Five years ago, at 5 am in the morning, my husband woke me up from a sound sleep (on a Sunday) to help him move things upstairs because water was getting close to the house. I thought he was crazy, but I helped anyways. Then we went outside and cleared storm drains, and went door to door letting neighbors know that it was starting to flood. Most said that it always did this, and that it would be ok.
We left, got to the next exit on the interstate, where Erik realized he had forgotten his work laptop. We went back grabbed it, some clothes, and food, and headed back for what we thought would be a couple hours. Soon after the Interstate was shut down. Right before we left, I emptied the rain gauge, 6 inches in 5 hours, 13 inches in a 24 hour period, with it still raining. Sunday night we ended up staying in a shelter, sleeping in our car. There weren’t enough cots and pillows, and the truck was somewhat comfy, so me, the hubby, and the dog slept in the truck. We woke up the next morning, and since we were able to make it in to work, worked. I-40 West to our house was shut down, so it wasn’t like we could go home. All the backroads were overtopped, so we could stay in the shelter or go to work. So we went to work, we washed up in the bathrooms. I found online where a news agency had done an aerial shot of our house. It was interesting to say the least, seeing our house surrounded by water.
Nothing could have prepared us for stepping in to our house. We were able to get home Monday afternoon when they opened I-40 back up.

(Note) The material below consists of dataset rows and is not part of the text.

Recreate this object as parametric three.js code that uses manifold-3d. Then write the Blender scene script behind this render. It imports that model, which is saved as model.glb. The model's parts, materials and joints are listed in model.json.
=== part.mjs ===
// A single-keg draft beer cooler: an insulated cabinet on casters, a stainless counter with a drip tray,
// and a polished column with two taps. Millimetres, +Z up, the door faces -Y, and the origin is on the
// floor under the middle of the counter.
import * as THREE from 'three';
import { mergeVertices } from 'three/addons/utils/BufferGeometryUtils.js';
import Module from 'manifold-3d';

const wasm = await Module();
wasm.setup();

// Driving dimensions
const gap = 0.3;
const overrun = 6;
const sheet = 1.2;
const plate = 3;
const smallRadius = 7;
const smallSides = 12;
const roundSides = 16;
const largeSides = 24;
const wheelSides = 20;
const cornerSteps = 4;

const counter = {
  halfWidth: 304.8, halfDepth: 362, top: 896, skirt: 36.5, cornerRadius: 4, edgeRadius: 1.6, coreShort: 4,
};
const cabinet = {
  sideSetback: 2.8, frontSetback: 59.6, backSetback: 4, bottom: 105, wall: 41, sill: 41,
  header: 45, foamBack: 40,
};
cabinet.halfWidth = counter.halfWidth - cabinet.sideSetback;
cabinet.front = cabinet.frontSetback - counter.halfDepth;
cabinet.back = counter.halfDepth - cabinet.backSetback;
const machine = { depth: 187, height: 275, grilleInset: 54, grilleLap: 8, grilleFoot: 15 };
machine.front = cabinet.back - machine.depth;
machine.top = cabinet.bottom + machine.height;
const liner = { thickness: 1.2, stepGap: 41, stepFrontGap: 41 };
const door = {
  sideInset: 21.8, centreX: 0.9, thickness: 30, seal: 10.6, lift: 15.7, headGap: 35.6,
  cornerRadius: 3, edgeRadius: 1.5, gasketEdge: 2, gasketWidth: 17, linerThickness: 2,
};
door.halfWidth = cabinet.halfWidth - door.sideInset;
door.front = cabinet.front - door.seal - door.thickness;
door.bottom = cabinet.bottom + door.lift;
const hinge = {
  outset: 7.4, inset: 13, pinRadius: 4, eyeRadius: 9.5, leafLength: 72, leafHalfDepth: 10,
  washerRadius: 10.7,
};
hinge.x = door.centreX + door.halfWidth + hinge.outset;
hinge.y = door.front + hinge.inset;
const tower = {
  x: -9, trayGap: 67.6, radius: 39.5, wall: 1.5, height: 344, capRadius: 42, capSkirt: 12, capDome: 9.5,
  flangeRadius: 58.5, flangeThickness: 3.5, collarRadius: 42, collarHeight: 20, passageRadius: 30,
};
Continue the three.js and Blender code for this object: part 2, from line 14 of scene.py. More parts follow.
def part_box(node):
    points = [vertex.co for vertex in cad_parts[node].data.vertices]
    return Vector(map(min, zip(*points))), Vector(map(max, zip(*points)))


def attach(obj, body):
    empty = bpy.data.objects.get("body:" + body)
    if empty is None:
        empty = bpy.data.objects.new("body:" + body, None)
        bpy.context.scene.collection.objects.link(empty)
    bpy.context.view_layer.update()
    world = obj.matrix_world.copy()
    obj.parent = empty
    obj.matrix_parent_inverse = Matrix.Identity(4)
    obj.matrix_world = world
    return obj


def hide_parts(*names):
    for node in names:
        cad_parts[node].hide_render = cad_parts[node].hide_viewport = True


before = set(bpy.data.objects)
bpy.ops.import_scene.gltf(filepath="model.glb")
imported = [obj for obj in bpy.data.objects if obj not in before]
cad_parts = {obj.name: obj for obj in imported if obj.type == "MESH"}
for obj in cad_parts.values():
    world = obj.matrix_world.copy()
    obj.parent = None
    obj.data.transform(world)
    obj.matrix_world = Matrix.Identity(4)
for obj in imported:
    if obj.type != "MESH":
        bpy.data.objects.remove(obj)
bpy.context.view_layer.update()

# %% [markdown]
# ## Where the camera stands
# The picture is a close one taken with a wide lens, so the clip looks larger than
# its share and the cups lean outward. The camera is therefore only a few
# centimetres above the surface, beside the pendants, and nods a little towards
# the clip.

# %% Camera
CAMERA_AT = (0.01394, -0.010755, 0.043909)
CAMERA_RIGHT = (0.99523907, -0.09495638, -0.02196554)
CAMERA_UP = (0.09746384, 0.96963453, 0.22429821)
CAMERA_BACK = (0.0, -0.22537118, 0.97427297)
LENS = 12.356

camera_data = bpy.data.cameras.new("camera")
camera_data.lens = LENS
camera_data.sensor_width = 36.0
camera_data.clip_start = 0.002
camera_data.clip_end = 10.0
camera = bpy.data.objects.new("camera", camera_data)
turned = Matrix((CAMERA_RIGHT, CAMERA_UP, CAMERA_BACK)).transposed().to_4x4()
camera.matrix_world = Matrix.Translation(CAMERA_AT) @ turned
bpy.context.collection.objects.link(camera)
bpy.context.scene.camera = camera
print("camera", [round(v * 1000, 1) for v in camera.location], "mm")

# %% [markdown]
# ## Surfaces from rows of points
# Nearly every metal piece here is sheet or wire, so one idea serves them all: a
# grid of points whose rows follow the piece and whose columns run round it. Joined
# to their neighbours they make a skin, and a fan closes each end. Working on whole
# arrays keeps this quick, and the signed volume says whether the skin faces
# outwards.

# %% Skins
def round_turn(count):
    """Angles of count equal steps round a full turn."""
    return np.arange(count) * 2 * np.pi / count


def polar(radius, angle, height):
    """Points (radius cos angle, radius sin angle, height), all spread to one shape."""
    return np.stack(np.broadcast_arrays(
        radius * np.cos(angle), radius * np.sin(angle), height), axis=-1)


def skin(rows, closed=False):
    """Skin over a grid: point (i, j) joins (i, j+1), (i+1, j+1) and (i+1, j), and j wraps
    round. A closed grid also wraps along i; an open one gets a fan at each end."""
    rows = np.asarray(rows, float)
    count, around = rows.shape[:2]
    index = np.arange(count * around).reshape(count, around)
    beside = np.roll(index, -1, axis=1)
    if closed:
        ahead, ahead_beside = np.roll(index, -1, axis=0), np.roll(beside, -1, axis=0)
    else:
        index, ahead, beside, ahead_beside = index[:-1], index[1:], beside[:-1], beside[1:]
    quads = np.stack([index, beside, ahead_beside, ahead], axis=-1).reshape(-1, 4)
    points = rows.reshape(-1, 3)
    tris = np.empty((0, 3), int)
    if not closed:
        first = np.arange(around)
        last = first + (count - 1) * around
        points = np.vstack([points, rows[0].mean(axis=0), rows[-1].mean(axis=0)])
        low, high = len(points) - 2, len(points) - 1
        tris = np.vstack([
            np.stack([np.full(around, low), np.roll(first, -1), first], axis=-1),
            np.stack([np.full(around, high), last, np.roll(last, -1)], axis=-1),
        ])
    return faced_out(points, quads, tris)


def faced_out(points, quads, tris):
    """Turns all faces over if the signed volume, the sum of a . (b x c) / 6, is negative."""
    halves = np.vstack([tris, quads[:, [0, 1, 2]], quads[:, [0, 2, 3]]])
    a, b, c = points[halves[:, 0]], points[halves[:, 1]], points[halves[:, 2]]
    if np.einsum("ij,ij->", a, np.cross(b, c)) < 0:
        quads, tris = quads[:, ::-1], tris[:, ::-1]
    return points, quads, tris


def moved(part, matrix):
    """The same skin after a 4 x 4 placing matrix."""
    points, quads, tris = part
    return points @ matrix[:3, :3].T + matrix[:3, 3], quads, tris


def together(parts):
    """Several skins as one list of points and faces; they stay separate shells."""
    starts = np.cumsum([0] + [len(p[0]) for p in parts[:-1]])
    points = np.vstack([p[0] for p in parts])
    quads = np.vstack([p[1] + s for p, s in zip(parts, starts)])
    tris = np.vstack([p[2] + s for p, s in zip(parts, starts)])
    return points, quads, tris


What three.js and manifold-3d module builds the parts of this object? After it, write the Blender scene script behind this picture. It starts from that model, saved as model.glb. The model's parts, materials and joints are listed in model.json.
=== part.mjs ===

We started out by helping our neighbors do some stuff, then stepped in to our house. The refrigerator was laying on its back. I suppose water picked it up and it fell backwards. The sofa was rearranged. Things in the kitchen were now found in the bathroom, or in various other parts of downstairs. Everything got jumbled around. We were able to save some stuff. The fish tank stand and fish tank were ok (as were the fish at first). The sewing machine cabinet my grandfather had made was ok. The dining room table and chairs and various other things were ok. The new sofa was out. I guess that was not nearly as bad as losing all the books we used to have downstairs, that we had just several weeks before the flood taken upstairs. We still haven’t checked out a lot of the electronics. I don’t have high hope for them though. All my hard drives got wet. My Wii, the DVD player, the stereo system. I don’t know where to begin putting them all back together. Right now we have to focus on the house, but at some point I will have to start repairing everything else. I guess it’s better than what a lot of the other neighbors are doing.